L’anno più sanguinoso per i civili in Afghanistan
New York – Sono più di diecimila le vittime civili (morti e feriti) del conflitto in Afghanistan nel 2018, un migliaio delle quali bambini. Quello presentato dalla Missione di assistenza dell’Onu in Afghanistan (Unama) è il bilancio più pesante dal 2009, e con un numero di vittime cresciuto del 5 per cento rispetto all’anno precedente.
Negli ultimi dieci anni, in Afghanistan, sono morti oltre 32mila civili, quasi il doppio i feriti (in buona parte con gravi mutilazioni). L’incremento del 2018, informa il rapporto, è dovuto a un maggior numero di attacchi suicidi da parte dell’Isis, ma anche a un aumento dei raid aerei della coalizione a guida Usa (forse per la gran fretta di poter dichiarare chiusa la questione e tornare a casa da vincitori).
“Questo è il decimo rapporto dell’Onu a documentare la difficile situazione dei civili nel conflitto afghano. È giunto il momento di porre fine a questa tragedia umana”, ha detto Tadamichi Yamamoto, il capo dell’Unama. Il rapporto è stato illustrato alla vigilia di un nuovo ciclo di negoziati per comporre una situazione di guerra non più, da tempo, “a bassa intensità”. L’inviato speciale degli Stati Uniti Zalmay Khalilzad dovrebbe incontrare oggi il negoziatore dei taleban in Qatar. Fonti dei taleban hanno detto alla Bbc che uno dei fondatori del movimento, Mullah Abdul Ghani Baradar, è in viaggio per Doha e, secondo alcuni analisti, il suo coinvolgimento in ruoli chiavi all’interno dell’organizzazione potrebbero migliorare le possibilità di un accordo. I negoziati di pace hanno preso vigore anche dopo la decisione di Donald Trump, di mettere fine alla missione statunitense in Afghanistan (la guerra più lunga sostenuta dai militari Usa), dove sono tuttora dispiegati quattordicimila soldati.

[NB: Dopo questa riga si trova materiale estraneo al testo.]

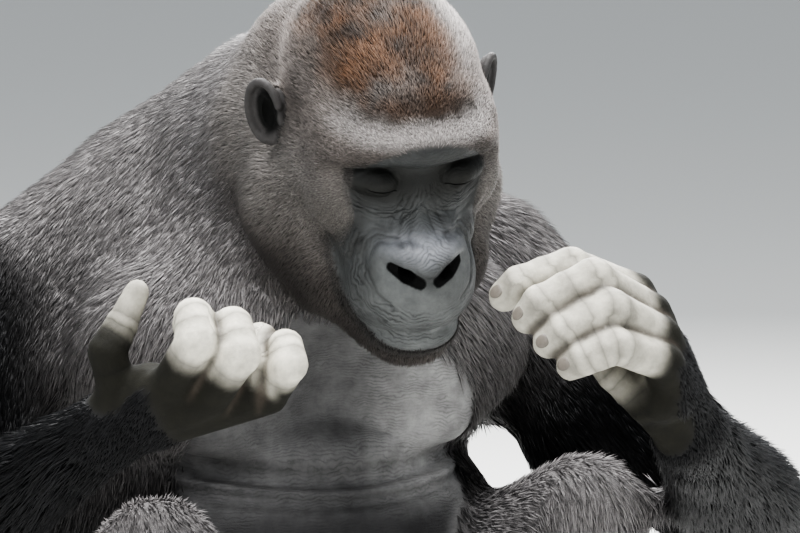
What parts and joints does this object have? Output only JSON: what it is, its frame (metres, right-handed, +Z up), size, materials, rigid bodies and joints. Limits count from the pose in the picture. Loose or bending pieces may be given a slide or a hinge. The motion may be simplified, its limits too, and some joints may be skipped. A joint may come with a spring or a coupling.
{
  "type": "gorilla",
  "caption": "Seated adult male gorilla, life size, hunched forward with knees up, head bowed and both hands raised before its mouth; a still model.",
  "frame": {"origin": "bottom centre of the bounding box, on the floor the animal sits on", "axes": "+Z up, the gorilla faces -Y, its left side is +X"},
  "size_m": [1.044, 0.826, 0.9537],
  "materials": {
    "dark_coat": "short dense dark grey-brown fur, paler at the hair tips, rufous on the crown",
    "bare_skin": "satin creased grey skin, paler on the fingers",
    "eye": "wet dark brown eye"
  },
  "bodies": {
    "root": {"belly": "dark_coat", "big_toe_left": "bare_skin", "big_toe_right": "bare_skin", "chest": "dark_coat", "ear_left": "bare_skin", "ear_right": "bare_skin", "eye_left": "eye", "eye_right": "eye", "foot_left": "bare_skin", "foot_right": "bare_skin", "forearm_left": "dark_coat", "forearm_right": "dark_coat", "hand_left": "bare_skin", "hand_right": "bare_skin", "head": "dark_coat", "index_finger_left": "bare_skin", "index_finger_right": "bare_skin", "little_finger_left": "bare_skin", "little_finger_right": "bare_skin", "middle_finger_left": "bare_skin", "middle_finger_right": "bare_skin", "neck": "dark_coat", "ring_finger_left": "bare_skin", "ring_finger_right": "bare_skin", "shin_left": "dark_coat", "shin_right": "dark_coat", "thigh_left": "dark_coat", "thigh_right": "dark_coat", "thumb_left": "bare_skin", "thumb_right": "bare_skin", "toe_2_left": "bare_skin", "toe_2_right": "bare_skin", "toe_3_left": "bare_skin", "toe_3_right": "bare_skin", "toe_4_left": "bare_skin", "toe_4_right": "bare_skin", "toe_5_left": "bare_skin", "toe_5_right": "bare_skin", "upper_arm_left": "dark_coat", "upper_arm_right": "dark_coat"}
  },
  "joints": []
}
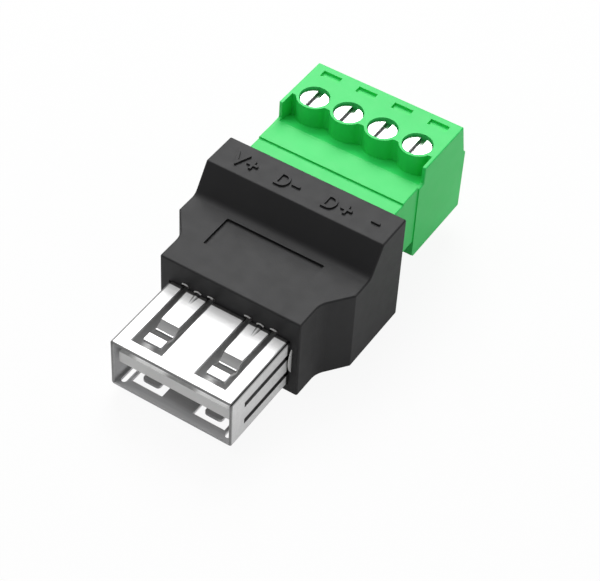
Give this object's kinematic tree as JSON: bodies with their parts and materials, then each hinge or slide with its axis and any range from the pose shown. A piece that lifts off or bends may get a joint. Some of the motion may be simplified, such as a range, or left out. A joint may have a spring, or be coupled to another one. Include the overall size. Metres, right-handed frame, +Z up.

Un mese fa, Khalilzad aveva annunciato che Washington e i taleban avevano compiuto “progressi significativi” dopo aver raggiunto un accordo quadro negli ultimi negoziati tenutisi sempre in Qatar. Secondo le sue parole, gli integralisti si sarebbero impegnati a garantire un ritiro incruento delle forze statunitensi, e a impedire che l’Afghanistan torni a essere un santuario delle sigle del terrorismo internazionale (uno dei motivi per cui, all’indomani dell’11 settembre, George W. Bush ordinò l’invasione del Paese). Garanzie buone per la propaganda. D’altro canto, i taleban si sono sinora rifiutati di negoziare direttamente con il governo afghano in carica, che considerano un fantoccio dell’Occidente. E nonostante il presunto accordo quadro, non c’è tuttora un’intesa sulla data di ritiro degli Usa o per un cessate il fuoco.